Update README.md (#175)

juniorDev5638 · web-flow · commit b6c49ce0336d · 2024-04-05T10:24:01.000-07:00
diff --git a/README.md b/README.md
@@ -101,15 +101,15 @@ The NUDUPL algorithm is used. The equations are based on cryptoslava's equations
 
 The GCD is a custom implementation with scalar integers. There are two base cases: one uses a lookup table with continued fractions and the other uses the euclidean algorithm with a division table. The division table algorithm is slightly faster even though it has about 2x as many iterations.
 
-After the base case, there is a 128 bit GCD that generates 64 bit cofactor matricies with Lehmer's algorithm. This is required to make the long integer multiplications efficient (Flint's implementation doesn't do this).
+After the base case, there is a 128 bit GCD that generates 64 bit cofactor matrices with Lehmer's algorithm. This is required to make the long integer multiplications efficient (Flint's implementation doesn't do this).
 
 The GCD also implements Flint's partial xgcd function, but the output is slightly different. This implementation will always return an A value which is > the threshold and a B value which is <= the threshold. For a normal GCD, the threshold is 0, B is 0, and A is the GCD. Also the interfaces are slightly different.
 
 Scalar integers are used for the GCD. I don't expect any speedup for the SIMD integers that were used in the last implementation since the GCD only uses 64x1024 multiplications, which are too small and have too high of a carry overhead for the SIMD version to be faster. In either case, most of the time seems to be spent in the base case so it shouldn't matter too much.
 
 If SIMD integers are used with AVX-512, doubles have to be used because the multiplier sizes for doubles are significantly larger than for integers. There is an AVX-512 extension to support larger integer multiplications but no processor implements it yet. It should be possible to do a 50 bit multiply-add into a 100 bit accumulator with 4 fused multiply-adds if the accumulators have a special nonzero initial value and the inputs are scaled before the multiplication. This would make AVX-512 about 2.5x faster than scalar code for 1024x1024 integer multiplications (assuming the scalar code is unrolled and uses ADOX/ADCX/MULX properly, and the CPU can execute this at 1 cycle per iteration which it probably can't).
 
-The GCD is parallelized by calculating the cofactors in a separate slave thread. The master thread will calculate the cofactor matricies and send them to the slave thread. Other calculations are also parallelized.

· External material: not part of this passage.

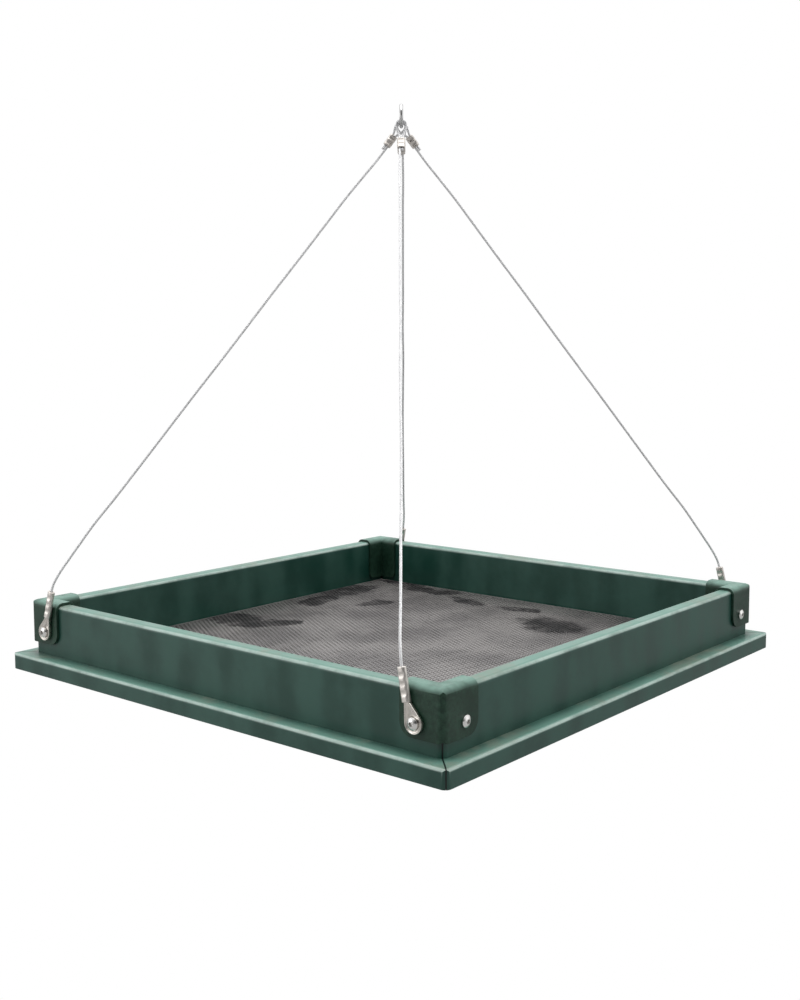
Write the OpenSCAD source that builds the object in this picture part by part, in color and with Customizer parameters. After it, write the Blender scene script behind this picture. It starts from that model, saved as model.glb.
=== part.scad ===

+The GCD is parallelized by calculating the cofactors in a separate slave thread. The master thread will calculate the cofactor matrices and send them to the slave thread. Other calculations are also parallelized.
 
 The VDF implementation from the first contest is still used as a fallback and is called about once every 5000 iterations. The GCD will encounter large quotients about this often and these are not implemented. This has a negligible effect on performance. Also, the NUDUPL case where A<=L is not implemented; it will fall back to the old implementation in this case (this never happens outside of the first 20 or so iterations).
 
@@ -202,4 +202,4 @@ In order to finish segments, some intermediate values need to be stored for each
 
 Generally, the main VDF loop performs all the storing, after computing a form we're interested in. However, since storing is very frequent and expensive (GMP operations), this will slow down the main VDF loop.
 
-For the machines having at least 16 concurrent threads, an optimization is provided: the main VDF loop does only repeated squaring, without storing any form. After each 2^15 steps are performed, a new thread starts redoing the work for 2^15 more steps, this time storing the intermediate values as well. All the intermediates threads and the main VDF loop will work in parallel. The only purpose of the main VDF loop becomes now to produce the starting values for the intermediate threads, as fast as possible. The squarings used in the intermediates threads will be 2 times slower than the ones used in the main VDF loop. It's expected the intermediates will only lag behind the main VDF loop by 2^15 iterations, at any point: after 2^16 iterations are done by the main VDF loop, the first thread doing the first 2^15 intermediate values is already finished. Also, at that point, half of the work of the second thread doing the last 2^15 intermediates values should be already done.
+For the machines having at least 16 concurrent threads, an optimization is provided: the main VDF loop does only repeated squaring, without storing any form. After each 2^15 steps are performed, a new thread starts redoing the work for 2^15 more steps, this time storing the intermediate values as well. All the intermediate threads and the main VDF loop will work in parallel. The only purpose of the main VDF loop becomes now to produce the starting values for the intermediate threads, as fast as possible. The squarings used in the intermediates threads will be 2 times slower than the ones used in the main VDF loop. It's expected the intermediates will only lag behind the main VDF loop by 2^15 iterations, at any point: after 2^16 iterations are done by the main VDF loop, the first thread doing the first 2^15 intermediate values is already finished. Also, at that point, half of the work of the second thread doing the last 2^15 intermediates values should be already done.